THE government’s refusal to include schools in the four-week national lockdown it announced at the weekend risks undermining the entire exercise.

Ministers pile on “half measure after half measure,” in the words of National Education Union (NEU) joint general secretary Kevin Courtney, even though coronavirus infections now exceed their own scientists’ worst-case scenario predictions many times over. The Scientific Advisory Group for Emergencies put the number of daily infections at between 43,000 and 74,000 in mid-October — far higher than the most pessimistic forecasts of 12-13,000.

Schools are an engine for virus transmission. The infection rise among secondary school pupils is, in fact, higher than among any other category of people in the country, with infection rates now 50 times higher among them than when schools reopened in September.

By insisting that schools continue to remain open as normal — a stance shamefully supported by Labour leader Sir Keir Starmer — Boris Johnson is putting every family with a child in school at risk, and showing contempt for the safety of teachers and other school staff.

And in ensuring that one major driver of rising infections is allowed to continue throughout the second lockdown, he increases the likelihood that the lockdown itself will have to be extended or repeated — with all the horrific consequences for household incomes and people’s physical and mental health this entails.

Why take such a risk? The government’s failure to meet its own promises on provision of broadband and equipment to allow all children to learn remotely is one factor. 

Another is surely the impact another schools lockdown might have on plans to force pupils through the usual examinations next year. This summer’s fiascos over GCSE and A-level results exposed the nature of an exam-factory system that rations qualifications to stratify the workforce, discriminating against working-class pupils at every turn. The furore over Ofqual’s attempt to replicate these results using an algorithm popularised long-standing calls for fundamental reform. The government is fixated on how to shore up this system rather than change it. 

So is the Labour leadership, and we could hardly have a clearer indication of the importance of fighting back against the suspension of Jeremy Corbyn and defending the legacy of the combative, principled socialist movement he led than Starmer’s refusal to stand by teachers.
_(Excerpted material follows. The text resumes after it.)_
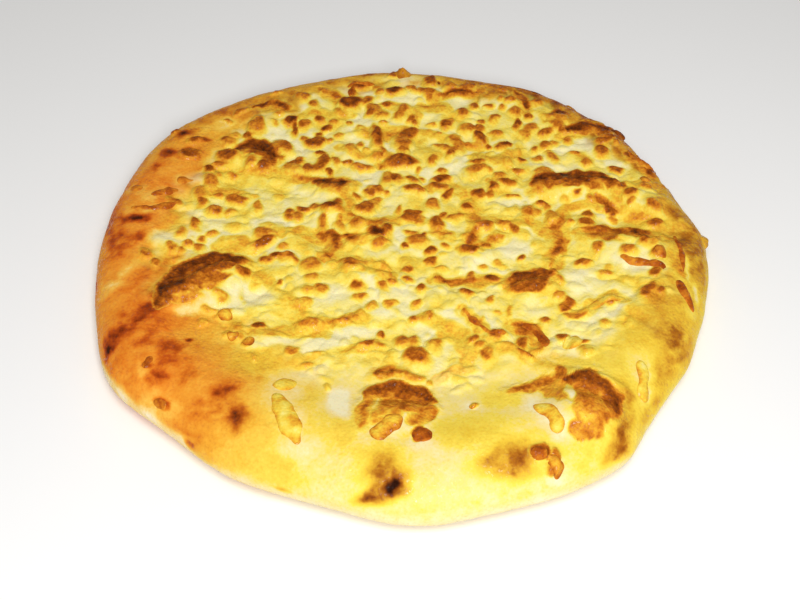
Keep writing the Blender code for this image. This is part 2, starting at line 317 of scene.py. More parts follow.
def noise(x, y, size, seed):
    """Value noise from -1 to 1: random numbers on a lattice of that size in mm,
    joined with smooth steps. The lattice is turned so that it doesn't show."""
    lattice = np.random.default_rng(seed).uniform(-1.0, 1.0, (LATTICE, LATTICE))
    a = (x * 0.8 + y * 0.6) / size + 97.3
    b = (y * 0.8 - x * 0.6) / size + 61.7
    i, j = np.floor(a).astype(int), np.floor(b).astype(int)
    s, t = smooth(0.0, 1.0, a - i), smooth(0.0, 1.0, b - j)
    i0, i1, j0, j1 = i % LATTICE, (i + 1) % LATTICE, j % LATTICE, (j + 1) % LATTICE
    low = lattice[i0, j0] * (1 - s) + lattice[i1, j0] * s
    high = lattice[i0, j1] * (1 - s) + lattice[i1, j1] * s
    return low * (1 - t) + high * t


def layered_noise(x, y, size, seed, layers=3):
    """Noise with finer noise on it: each layer half the size and half the strength.
    The sum is divided by 1.6, which keeps it near -1 to 1."""
    total, strength = 0.0, 1.0
    for layer in range(layers):
        total = total + strength * noise(x, y, size / 2 ** layer, seed + layer)
        strength *= 0.5
    return total / 1.6


def bend(seed):
    """How far places shift, in mm: slow noise of 1.9 mm and fine noise of 0.9 mm."""
    return 1.9 * noise(SHEET_X, SHEET_Y, 9.0, seed) + 0.9 * noise(SHEET_X, SHEET_Y, 3.4, seed + 1)


sheet_angle = np.arctan2(SHEET_Y, SHEET_X)
sheet_reach = np.hypot(SHEET_X, SHEET_Y)
bend_x, bend_y = bend(11), bend(13)
BENT_X, BENT_Y = SHEET_X + bend_x, SHEET_Y + bend_y
SEEN_X, SEEN_Y = seen_from_the_eye(skin_point(sheet_reach, sheet_angle)[0])
SEEN_X, SEEN_Y = SEEN_X + bend_x, SEEN_Y + bend_y
sheet = {name: np.zeros((CELLS, CELLS)) for name in SHEET_LAYERS}
print("the sheet has", CELLS, "x", CELLS, "cells of", CELL, "mm")

# %% [markdown]
# ## Stamps and lines
# Two tools draw on the grid. A stamp fills a turned ellipse, and a line gives
# each cell its distance from a bent path. Each works on a window of the grid
# round its place and not on the whole, which keeps two thousand stamps quick.

# %% Tools for drawing on the sheet
# How far the bend alone, or the line of sight too, may carry a place
BEND_MARGIN, SIGHT_MARGIN = 3.0, 14.0


def window(x, y, reach):
    """The cells of the sheet within reach of a place."""
    low_x, high_x = (int((v + SHEET_HALF) / CELL) for v in (x - reach, x + reach))
    low_y, high_y = (int((v + SHEET_HALF) / CELL) for v in (y - reach, y + reach))
    return slice(max(low_y, 0), max(high_y + 1, 0)), slice(max(low_x, 0), max(high_x + 1, 0))


def lift_to(layer, cells, values):
    """Lifts a layer to the values wherever they are higher."""
    sheet[layer][cells] = np.maximum(sheet[layer][cells], values)


def stamp(layer, x, y, length, width, turn, value, soft=0.6, top=None, blend=False, seen=False):
    """Raises a layer to value inside a turned ellipse, falling to 0 over the
    outer share `soft` of it. With top the fall is a dome, (1 - d^2)^top. With
    blend the layer is drawn towards the value from whatever it was. With seen
    the ellipse lies on the reading sheet and not on the skin."""
    cells = window(x, y, 0.5 * max(length, width) + (SIGHT_MARGIN if seen else BEND_MARGIN))
    here_x, here_y = (SEEN_X, SEEN_Y) if seen else (BENT_X, BENT_Y)
    along, across = in_ellipse(here_x[cells], here_y[cells], x, y, length / 2.0, width / 2.0, turn)
    away = np.hypot(along, across)
    if top is None:
        shape = 1.0 - smooth(1.0 - soft, 1.0, away)
    else:
        shape = np.clip(1.0 - away ** 2, 0.0, 1.0) ** top
    if blend:
        sheet[layer][cells] += (value - sheet[layer][cells]) * shape
    else:
        lift_to(layer, cells, value * shape)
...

Above all, the government is afraid of the economic disruption school closures cause by imposing daytime childcare requirements on parents. This in turn strengthens the case for significantly increased financial intervention to protect businesses and incomes at a time when ministers are seeking to withdraw that.

The government must not be allowed to sabotage its own lockdown. The entire labour movement should support education unions in their calls for schools to be part of the national lockdown effort. 

Interventions such as that of Manchester Mayor Andy Burnham, who points out that schools must close if infection rates are to be brought under control, show potential to raise Britain-wide pressure on this question, especially as the devolved administrations of Wales, Scotland and Northern Ireland have already accepted the necessity of school closures.

Further, we should be clear about the reasons the country is facing a second lockdown. The Tory failure to build an effective test-and-trace system during the first lockdown was entirely due to their decision to use vital public health contracts to enrich their private-sector friends instead of building an in-house NHS-run system. Their failure to reopen schools safely could have been avoided had they adopted the proposals made by the NEU in the summer, for example by recruiting extra teachers to allow smaller class sizes and requisitioning extra space to allow socially distanced learning.

Both expose the rotten character of a social and economic system that values corporate profit more than human life. Britain’s capitalist crisis requires socialist solutions.